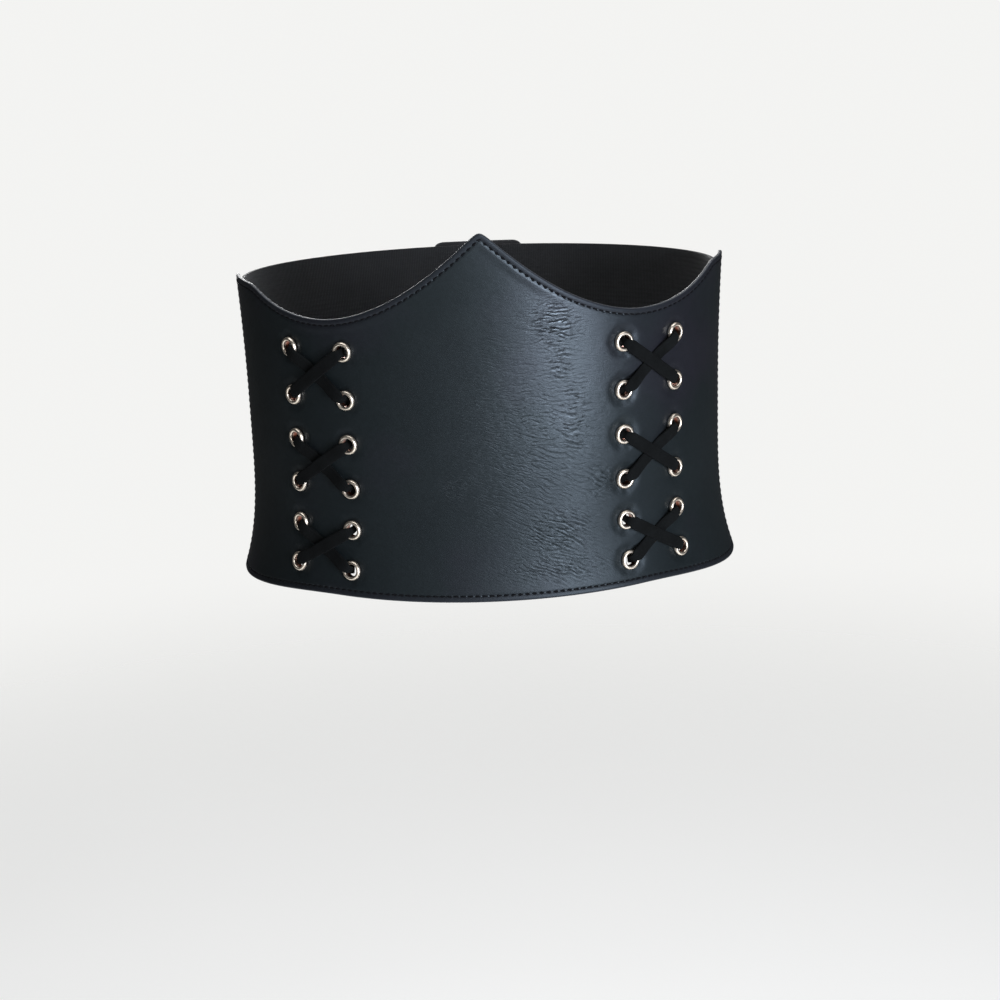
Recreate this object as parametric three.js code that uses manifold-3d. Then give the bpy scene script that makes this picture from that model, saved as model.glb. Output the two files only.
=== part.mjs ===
// A corset belt in its worn, rounded form: one wide leather front panel with a pointed top
// edge, two columns of eyelets crossed by a flat lace on each side, and a plain elastic back
// held by a snapped leather strap.
//
// Millimetres. +Z is up, the front faces -Y, and the origin is on the axis of the waist, at
// the height where the belt is narrowest. Right means +X. A length along the belt is measured
// round the waist line from the middle of the front, and a depth is measured inwards from the
// outer face of the leather.

import * as THREE from "three";
import { mergeVertices } from "three/addons/utils/BufferGeometryUtils.js";
import Module from "manifold-3d";

const wasm = await Module();
wasm.setup();

// The rounded form that the belt follows
const waistHalfWidth = 125;
const frontHalfDepth = 99;
const backHalfDepth = 90;
const ribFlare = 2;
const ribFlareRise = 70;
const hipFlare = 9;
const hipFlareDrop = 92;
const hipFlareStart = 15;
const hipFlarePower = 3.2;

// Outline of the front panel
const leatherThickness = 2;
const panelHalfLength = 171;
const peakHeight = 96.5;
const peakRounding = 2.1;
const scoopLength = 82.5;
const scoopHeight = 53;
const scoopPower = 1.92;
const rightTipLength = 137;
const rightTipHeight = 69.5;
const leftTipLength = 131;
const leftTipHeight = 66.7;
const tipRounding = 3;
const hemDropFront = 85.2;
const hemDropSide = 92;
const hemLevelLength = 75;
const hemFallLength = 90;
const cornerRadius = 4;

// The level tips that end the scoops: where each begins and its height. The belt as worn has
// ridden up a little at one side.
const sides = [
  { name: "right", sign: 1, tipLength: rightTipLength, tipHeight: rightTipHeight },
  { name: "left", sign: -1, tipLength: leftTipLength, tipHeight: leftTipHeight },
];

// Eyelets
const eyeletColumnLength = 70;
const eyeletColumnSpacing = 32.6;
const lacingTop = 38;
const lacingHeight = 110.4;
const eyeletOpeningRadius = 3.1;
const eyeletFlangeRadius = 5;
const eyeletBackRadius = 4.8;
const eyeletMetal = 0.5;
const eyeletCrest = 1.3;
const eyeletFit = 0.3;
const eyeletSeat = 0.4;
const eyeletSides = 10;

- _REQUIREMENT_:
Reproduce verbatim only this range: the first line of the material through the line that contains "const cornerRadius = 4;", inclusive.

- _EXPECTED ANSWER_:
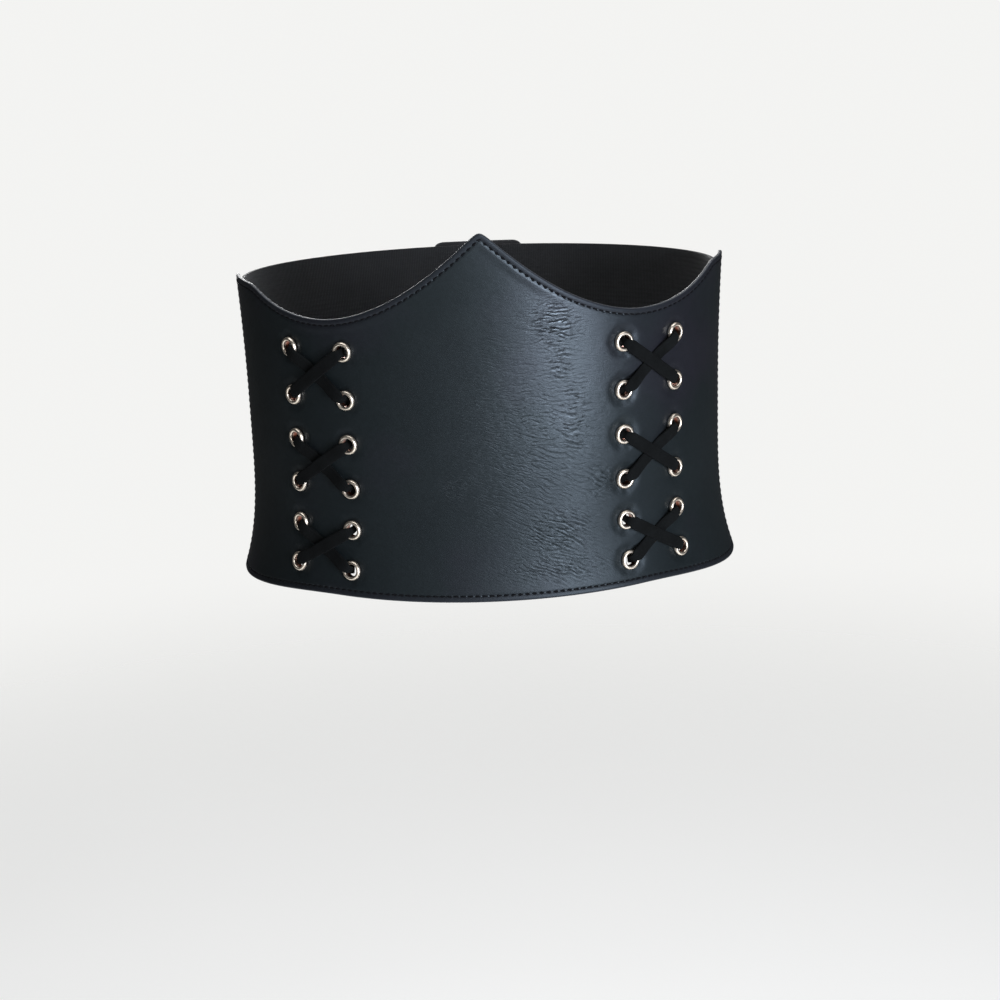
Recreate this object as parametric three.js code that uses manifold-3d. Then give the bpy scene script that makes this picture from that model, saved as model.glb. Output the two files only.
=== part.mjs ===
// A corset belt in its worn, rounded form: one wide leather front panel with a pointed top
// edge, two columns of eyelets crossed by a flat lace on each side, and a plain elastic back
// held by a snapped leather strap.
//
// Millimetres. +Z is up, the front faces -Y, and the origin is on the axis of the waist, at
// the height where the belt is narrowest. Right means +X. A length along the belt is measured
// round the waist line from the middle of the front, and a depth is measured inwards from the
// outer face of the leather.

import * as THREE from "three";
import { mergeVertices } from "three/addons/utils/BufferGeometryUtils.js";
import Module from "manifold-3d";

const wasm = await Module();
wasm.setup();

// The rounded form that the belt follows
const waistHalfWidth = 125;
const frontHalfDepth = 99;
const backHalfDepth = 90;
const ribFlare = 2;
const ribFlareRise = 70;
const hipFlare = 9;
const hipFlareDrop = 92;
const hipFlareStart = 15;
const hipFlarePower = 3.2;

// Outline of the front panel
const leatherThickness = 2;
const panelHalfLength = 171;
const peakHeight = 96.5;
const peakRounding = 2.1;
const scoopLength = 82.5;
const scoopHeight = 53;
const scoopPower = 1.92;
const rightTipLength = 137;
const rightTipHeight = 69.5;
const leftTipLength = 131;
const leftTipHeight = 66.7;
const tipRounding = 3;
const hemDropFront = 85.2;
const hemDropSide = 92;
const hemLevelLength = 75;
const hemFallLength = 90;
const cornerRadius = 4;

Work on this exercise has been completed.